Putusan Mahkamah Konstitusi (MK) Nomor 105/PUU-XXII/2024, yang merupakan hasil dari permohonan uji materiil terhadap Pasal 27 ayat (3) Undang-Undang Nomor 19 Tahun 2016 tentang Perubahan atas Undang-Undang Nomor 11 Tahun 2008 tentang Informasi dan Transaksi Elektronik (UU ITE), telah memicu perdebatan akademis yang signifikan terkait batasan kebebasan berekspresi dan regulasi delik aduan penghinaan dalam konteks hukum Indonesia.
Putusan ini, yang secara tegas menginterpretasikan frasa “orang lain” dalam pasal tersebut sebagai individu spesifik, bukan entitas publik seperti pemerintah atau lembaga negara, mendapat apresiasi dari berbagai kalangan, termasuk praktisi hukum Azfar Cinaya, S.H.
Ia menilai putusan ini sebagai langkah progresif dalam memperkuat hak konstitusional warga negara untuk menyampaikan pendapat dan kritik terhadap kebijakan pemerintah.
Namun, Azfar juga mengungkapkan adanya inkonsistensi normatif yang muncul sebagai konsekuensi dari putusan MK tersebut.
“Pasal-pasal dalam Kitab Undang-Undang Hukum Pidana (KUHP) yang mengatur delik penghinaan terhadap presiden, wakil presiden, pemerintah, dan lembaga negara, khususnya Pasal 218-219 dan Pasal 240-241, terlihat bertentangan dengan interpretasi MK atas Pasal 27 ayat (3) UU ITE,” kata Azfar kepada awak media, Kamis (1/5/2025).
Lebih spesifik, lanjut Azfar batasan “orang lain” yang diputuskan MK menciptakan potensi konflik norma dan ketidakpastian hukum, karena potensi overlapping antara rumusan delik dalam UU ITE dan KUHP.
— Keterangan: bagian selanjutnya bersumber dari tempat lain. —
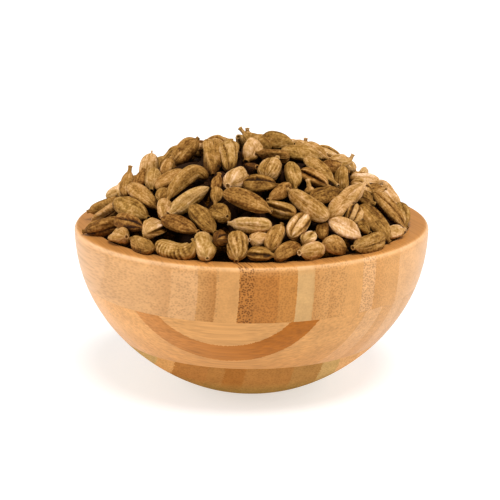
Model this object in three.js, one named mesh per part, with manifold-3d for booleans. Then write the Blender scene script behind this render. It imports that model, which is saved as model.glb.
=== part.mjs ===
// A turned bamboo bowl heaped with roasted cardamom pods.
// Millimetres, +Z up, front towards -Y. The origin is the middle of the foot, on the table.

import * as THREE from 'three';
import { mergeVertices } from 'three/addons/utils/BufferGeometryUtils.js';
import Module from 'manifold-3d';

// ---------------------------------------------------------------- driving dimensions

const BOARD = 22;                 // thickness of each of the three boards glued into the block
const BOWL = {
  height: 3 * BOARD,
  rimRadius: 70,
  footRadius: 17.5,
  wall: 8.2,                      // width of the flat lip
  floor: 11,                      // thickness of the bottom
  outerRound: 2,                  // rounding of the lip's outer edge
  innerRound: 1.4,                // rounding of the lip's inner edge
  sides: 56,
};
const GAP = 0.3;                  // clearance between the pods and the bowl

// The pods' middles lie on a dome: this high over the rim at the edge and in the middle.
// Behind the middle it falls off sooner, by the factor backFall.
const HEAP = { edge: 2, rise: 28, reach: 62, fullness: 2.35, backFall: 1.3, inside: 58.5 };
const CORE = { sides: 20, depth: 0.5 };   // the solid core ends this far under the pods' middles

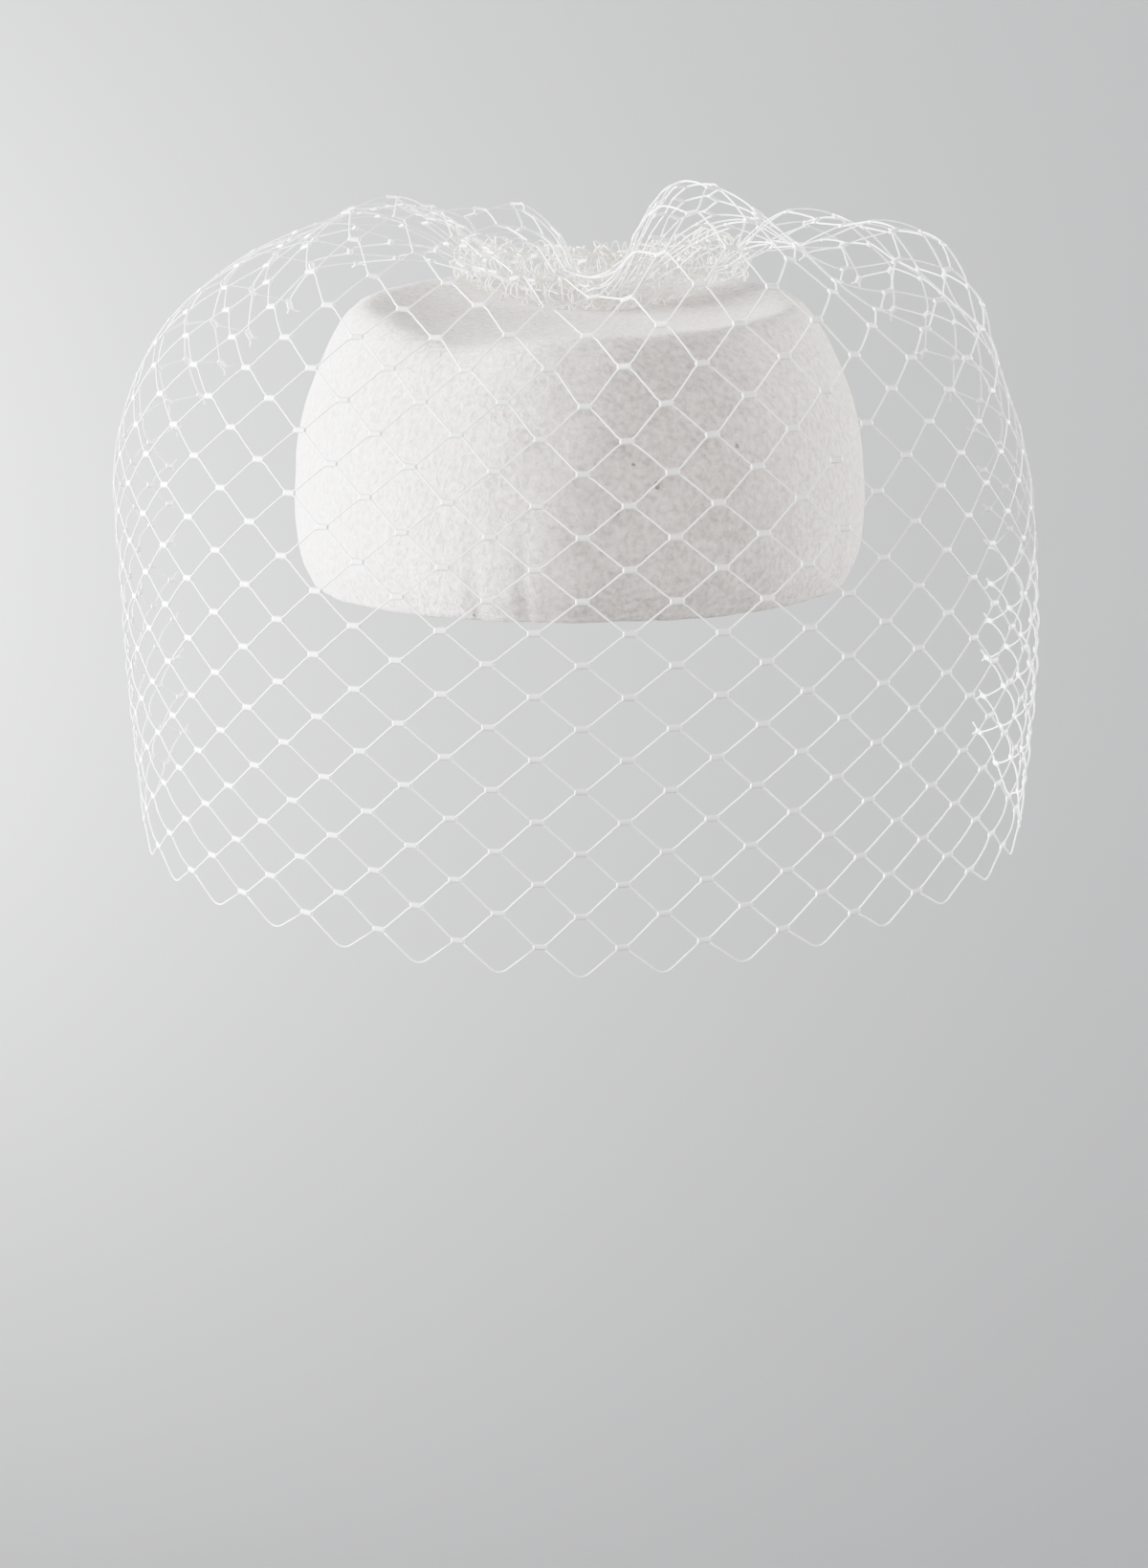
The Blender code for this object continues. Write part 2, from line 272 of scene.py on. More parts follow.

Berdasarkan analisis tersebut, Azfar mengajukan usulan untuk amandemen atau penghapusan pasal-pasal KUHP yang mengatur delik penghinaan terhadap pejabat negara.
Ia juga berpendapat bahwa pasal-pasal tersebut, yang berpotensi menciptakan iklim chilling effect dan membatasi kebebasan berekspresi, tidak selaras dengan prinsip hak asasi manusia (HAM) yang dijamin oleh konstitusi.
Penghapusan atau amandemen pasal-pasal tersebut dipandang sebagai langkah krusial untuk menciptakan kepastian hukum, memperkuat rule of law, dan memperkokoh jaminan kebebasan berekspresi di Indonesia.
“Hal ini selaras dengan semangat putusan MK Nomor 105/PUU-XXII/2024 yang menekankan pentingnya perlindungan hak konstitusional warga negara dalam menyampaikan pendapat dan kritik, selama tidak melanggar ketentuan hukum lainnya,” demikian Azfar Cinaya.